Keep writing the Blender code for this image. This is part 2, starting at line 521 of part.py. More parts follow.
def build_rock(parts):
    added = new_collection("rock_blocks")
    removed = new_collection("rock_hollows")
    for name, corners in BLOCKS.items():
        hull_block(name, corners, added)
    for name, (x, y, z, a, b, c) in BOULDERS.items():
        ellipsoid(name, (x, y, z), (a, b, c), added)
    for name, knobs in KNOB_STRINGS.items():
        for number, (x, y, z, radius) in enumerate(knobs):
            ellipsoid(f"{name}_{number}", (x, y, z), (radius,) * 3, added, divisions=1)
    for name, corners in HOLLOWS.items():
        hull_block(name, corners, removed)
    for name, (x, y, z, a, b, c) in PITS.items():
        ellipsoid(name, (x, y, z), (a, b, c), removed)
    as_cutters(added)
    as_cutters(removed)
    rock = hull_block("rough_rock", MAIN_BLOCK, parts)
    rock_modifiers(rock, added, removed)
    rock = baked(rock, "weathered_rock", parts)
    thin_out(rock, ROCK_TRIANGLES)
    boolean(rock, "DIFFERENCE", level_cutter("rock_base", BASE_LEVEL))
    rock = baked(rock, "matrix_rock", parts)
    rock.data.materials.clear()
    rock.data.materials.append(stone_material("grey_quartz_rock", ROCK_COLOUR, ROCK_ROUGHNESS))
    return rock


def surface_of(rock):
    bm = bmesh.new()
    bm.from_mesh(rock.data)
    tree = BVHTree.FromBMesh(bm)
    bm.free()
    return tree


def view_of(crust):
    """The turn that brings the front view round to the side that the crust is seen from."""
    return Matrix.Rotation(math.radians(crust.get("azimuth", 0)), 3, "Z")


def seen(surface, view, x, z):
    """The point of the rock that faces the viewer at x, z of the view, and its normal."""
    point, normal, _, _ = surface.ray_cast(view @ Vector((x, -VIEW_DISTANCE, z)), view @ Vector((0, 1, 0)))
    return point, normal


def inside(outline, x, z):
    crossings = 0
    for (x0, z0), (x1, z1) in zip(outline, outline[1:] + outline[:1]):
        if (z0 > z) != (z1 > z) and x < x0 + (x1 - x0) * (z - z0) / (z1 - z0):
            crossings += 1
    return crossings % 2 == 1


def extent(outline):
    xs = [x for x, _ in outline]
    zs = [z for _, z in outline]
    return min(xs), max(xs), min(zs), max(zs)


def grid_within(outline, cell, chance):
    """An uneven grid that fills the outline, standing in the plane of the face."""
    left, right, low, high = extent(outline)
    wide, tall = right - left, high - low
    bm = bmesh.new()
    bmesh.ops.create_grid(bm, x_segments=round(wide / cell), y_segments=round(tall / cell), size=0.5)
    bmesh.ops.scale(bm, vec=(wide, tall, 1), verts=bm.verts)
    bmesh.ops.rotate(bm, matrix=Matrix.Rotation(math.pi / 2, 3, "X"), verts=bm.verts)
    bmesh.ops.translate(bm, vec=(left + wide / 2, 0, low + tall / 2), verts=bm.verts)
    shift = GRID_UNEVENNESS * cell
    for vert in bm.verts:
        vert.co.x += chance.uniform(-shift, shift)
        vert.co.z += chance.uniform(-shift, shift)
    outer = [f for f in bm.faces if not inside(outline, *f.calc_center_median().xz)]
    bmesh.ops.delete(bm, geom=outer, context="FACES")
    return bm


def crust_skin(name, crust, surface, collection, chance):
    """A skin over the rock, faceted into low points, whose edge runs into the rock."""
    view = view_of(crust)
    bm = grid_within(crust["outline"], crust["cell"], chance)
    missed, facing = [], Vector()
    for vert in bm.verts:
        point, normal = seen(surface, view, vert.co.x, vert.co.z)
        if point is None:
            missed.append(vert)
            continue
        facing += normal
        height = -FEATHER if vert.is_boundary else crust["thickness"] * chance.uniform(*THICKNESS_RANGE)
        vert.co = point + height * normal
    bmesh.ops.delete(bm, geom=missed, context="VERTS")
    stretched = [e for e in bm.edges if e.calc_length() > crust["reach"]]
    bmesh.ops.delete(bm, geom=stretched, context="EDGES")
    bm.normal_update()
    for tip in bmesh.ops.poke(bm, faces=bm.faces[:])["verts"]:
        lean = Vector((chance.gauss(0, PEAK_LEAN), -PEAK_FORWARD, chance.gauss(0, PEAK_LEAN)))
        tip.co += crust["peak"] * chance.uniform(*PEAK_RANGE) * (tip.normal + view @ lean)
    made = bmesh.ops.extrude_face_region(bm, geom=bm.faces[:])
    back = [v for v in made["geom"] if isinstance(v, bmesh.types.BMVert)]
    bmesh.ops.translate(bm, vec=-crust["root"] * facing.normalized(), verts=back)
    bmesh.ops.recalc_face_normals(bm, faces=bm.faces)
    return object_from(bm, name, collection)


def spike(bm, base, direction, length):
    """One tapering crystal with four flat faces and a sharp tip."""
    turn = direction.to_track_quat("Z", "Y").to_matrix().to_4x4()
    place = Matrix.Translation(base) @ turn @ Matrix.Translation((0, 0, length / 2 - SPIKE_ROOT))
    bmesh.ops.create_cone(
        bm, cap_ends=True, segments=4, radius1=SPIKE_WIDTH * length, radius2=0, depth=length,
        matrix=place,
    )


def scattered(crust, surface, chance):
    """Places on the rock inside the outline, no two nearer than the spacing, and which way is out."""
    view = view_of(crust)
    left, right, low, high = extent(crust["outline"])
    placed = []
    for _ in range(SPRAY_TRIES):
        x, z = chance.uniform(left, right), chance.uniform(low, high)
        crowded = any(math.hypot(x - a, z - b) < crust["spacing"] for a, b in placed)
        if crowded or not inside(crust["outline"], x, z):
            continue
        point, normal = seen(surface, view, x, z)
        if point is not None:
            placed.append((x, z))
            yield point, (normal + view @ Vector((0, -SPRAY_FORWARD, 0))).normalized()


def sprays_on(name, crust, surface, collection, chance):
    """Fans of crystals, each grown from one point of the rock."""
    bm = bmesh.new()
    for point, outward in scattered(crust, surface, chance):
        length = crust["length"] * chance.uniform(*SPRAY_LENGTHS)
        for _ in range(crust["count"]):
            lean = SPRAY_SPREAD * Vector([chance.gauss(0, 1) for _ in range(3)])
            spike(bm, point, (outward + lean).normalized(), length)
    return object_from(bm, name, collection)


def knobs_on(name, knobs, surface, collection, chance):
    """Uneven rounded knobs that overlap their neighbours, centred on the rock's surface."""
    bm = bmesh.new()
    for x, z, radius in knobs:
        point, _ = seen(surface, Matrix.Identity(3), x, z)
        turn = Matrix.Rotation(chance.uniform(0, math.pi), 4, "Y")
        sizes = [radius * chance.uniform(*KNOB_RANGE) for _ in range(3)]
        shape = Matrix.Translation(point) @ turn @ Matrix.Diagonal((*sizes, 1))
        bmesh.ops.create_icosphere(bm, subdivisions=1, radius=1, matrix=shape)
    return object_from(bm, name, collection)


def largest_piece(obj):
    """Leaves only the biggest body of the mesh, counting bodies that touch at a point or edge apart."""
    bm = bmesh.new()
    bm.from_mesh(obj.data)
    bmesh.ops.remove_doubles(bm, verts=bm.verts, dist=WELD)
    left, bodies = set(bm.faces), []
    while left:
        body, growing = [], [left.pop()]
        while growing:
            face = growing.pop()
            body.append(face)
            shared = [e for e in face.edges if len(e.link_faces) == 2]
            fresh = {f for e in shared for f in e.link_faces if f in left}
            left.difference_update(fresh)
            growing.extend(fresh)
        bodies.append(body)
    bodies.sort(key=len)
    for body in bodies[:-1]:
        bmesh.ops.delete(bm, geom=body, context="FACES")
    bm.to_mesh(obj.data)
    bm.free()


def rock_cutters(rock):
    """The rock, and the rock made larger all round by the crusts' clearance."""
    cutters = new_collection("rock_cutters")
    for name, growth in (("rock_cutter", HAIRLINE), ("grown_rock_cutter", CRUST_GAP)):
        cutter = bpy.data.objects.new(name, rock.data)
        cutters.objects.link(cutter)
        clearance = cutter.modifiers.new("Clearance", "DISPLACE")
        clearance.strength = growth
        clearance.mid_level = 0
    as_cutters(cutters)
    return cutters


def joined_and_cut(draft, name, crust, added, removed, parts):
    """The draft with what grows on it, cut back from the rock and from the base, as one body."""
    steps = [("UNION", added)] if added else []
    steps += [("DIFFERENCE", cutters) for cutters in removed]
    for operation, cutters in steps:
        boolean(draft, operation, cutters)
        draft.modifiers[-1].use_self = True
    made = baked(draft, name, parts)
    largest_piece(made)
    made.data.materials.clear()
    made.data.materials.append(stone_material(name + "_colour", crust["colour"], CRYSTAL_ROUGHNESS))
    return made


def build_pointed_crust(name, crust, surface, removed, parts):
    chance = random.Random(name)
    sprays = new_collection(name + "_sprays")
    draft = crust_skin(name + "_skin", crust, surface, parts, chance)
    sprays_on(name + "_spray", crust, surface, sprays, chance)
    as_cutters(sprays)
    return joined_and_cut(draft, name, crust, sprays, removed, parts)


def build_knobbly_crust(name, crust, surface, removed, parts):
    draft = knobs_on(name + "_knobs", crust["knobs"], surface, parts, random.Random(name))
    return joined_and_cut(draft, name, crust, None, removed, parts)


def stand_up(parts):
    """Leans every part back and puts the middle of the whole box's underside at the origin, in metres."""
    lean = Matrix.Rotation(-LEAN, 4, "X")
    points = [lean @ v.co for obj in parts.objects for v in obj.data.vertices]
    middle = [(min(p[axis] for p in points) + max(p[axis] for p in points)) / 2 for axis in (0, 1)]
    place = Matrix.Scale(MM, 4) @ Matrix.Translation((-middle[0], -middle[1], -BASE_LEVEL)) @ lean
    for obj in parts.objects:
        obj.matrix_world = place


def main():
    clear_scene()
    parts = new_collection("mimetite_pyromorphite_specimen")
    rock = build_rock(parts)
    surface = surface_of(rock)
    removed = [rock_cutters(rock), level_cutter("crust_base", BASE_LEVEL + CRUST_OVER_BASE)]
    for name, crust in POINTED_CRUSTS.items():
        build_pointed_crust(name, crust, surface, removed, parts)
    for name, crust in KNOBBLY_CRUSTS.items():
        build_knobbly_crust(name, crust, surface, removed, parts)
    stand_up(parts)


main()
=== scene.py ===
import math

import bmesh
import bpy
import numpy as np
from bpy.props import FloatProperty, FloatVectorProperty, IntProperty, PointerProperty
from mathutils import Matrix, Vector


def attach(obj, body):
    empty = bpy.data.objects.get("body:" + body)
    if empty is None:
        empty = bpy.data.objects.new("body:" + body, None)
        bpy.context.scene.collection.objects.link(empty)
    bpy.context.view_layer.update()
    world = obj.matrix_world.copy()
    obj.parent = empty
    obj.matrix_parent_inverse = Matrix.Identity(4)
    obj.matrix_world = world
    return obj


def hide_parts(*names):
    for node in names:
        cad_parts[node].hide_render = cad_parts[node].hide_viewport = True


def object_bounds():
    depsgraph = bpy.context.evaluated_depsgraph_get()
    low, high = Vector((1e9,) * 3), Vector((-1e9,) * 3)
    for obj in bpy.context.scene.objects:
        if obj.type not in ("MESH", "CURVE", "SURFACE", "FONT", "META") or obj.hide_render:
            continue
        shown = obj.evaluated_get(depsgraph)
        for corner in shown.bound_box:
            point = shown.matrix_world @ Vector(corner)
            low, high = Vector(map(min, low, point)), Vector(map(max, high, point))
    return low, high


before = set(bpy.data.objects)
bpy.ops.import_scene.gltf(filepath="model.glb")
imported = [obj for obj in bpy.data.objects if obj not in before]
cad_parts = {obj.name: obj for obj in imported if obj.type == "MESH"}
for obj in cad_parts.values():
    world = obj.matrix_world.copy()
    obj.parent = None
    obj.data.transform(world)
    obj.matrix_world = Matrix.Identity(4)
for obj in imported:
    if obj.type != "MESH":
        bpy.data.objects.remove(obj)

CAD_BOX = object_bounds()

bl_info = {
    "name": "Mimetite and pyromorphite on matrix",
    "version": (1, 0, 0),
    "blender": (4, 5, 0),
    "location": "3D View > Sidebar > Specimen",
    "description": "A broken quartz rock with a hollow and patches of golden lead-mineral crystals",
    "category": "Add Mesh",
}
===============
*What you will do*.
Which lines above run from the one containing "middle = [(min(p[axis]" down to the one containing "depsgraph = bpy.context.evaluated_depsgraph_get()"? Repeat exactly those, both ends included, and nothing else.

*Problem solution*.
    middle = [(min(p[axis] for p in points) + max(p[axis] for p in points)) / 2 for axis in (0, 1)]
    place = Matrix.Scale(MM, 4) @ Matrix.Translation((-middle[0], -middle[1], -BASE_LEVEL)) @ lean
    for obj in parts.objects:
        obj.matrix_world = place


def main():
    clear_scene()
    parts = new_collection("mimetite_pyromorphite_specimen")
    rock = build_rock(parts)
    surface = surface_of(rock)
    removed = [rock_cutters(rock), level_cutter("crust_base", BASE_LEVEL + CRUST_OVER_BASE)]
    for name, crust in POINTED_CRUSTS.items():
        build_pointed_crust(name, crust, surface, removed, parts)
    for name, crust in KNOBBLY_CRUSTS.items():
        build_knobbly_crust(name, crust, surface, removed, parts)
    stand_up(parts)


main()
=== scene.py ===
import math

import bmesh
import bpy
import numpy as np
from bpy.props import FloatProperty, FloatVectorProperty, IntProperty, PointerProperty
from mathutils import Matrix, Vector


def attach(obj, body):
    empty = bpy.data.objects.get("body:" + body)
    if empty is None:
        empty = bpy.data.objects.new("body:" + body, None)
        bpy.context.scene.collection.objects.link(empty)
    bpy.context.view_layer.update()
    world = obj.matrix_world.copy()
    obj.parent = empty
    obj.matrix_parent_inverse = Matrix.Identity(4)
    obj.matrix_world = world
    return obj


def hide_parts(*names):
    for node in names:
        cad_parts[node].hide_render = cad_parts[node].hide_viewport = True


def object_bounds():
    depsgraph = bpy.context.evaluated_depsgraph_get()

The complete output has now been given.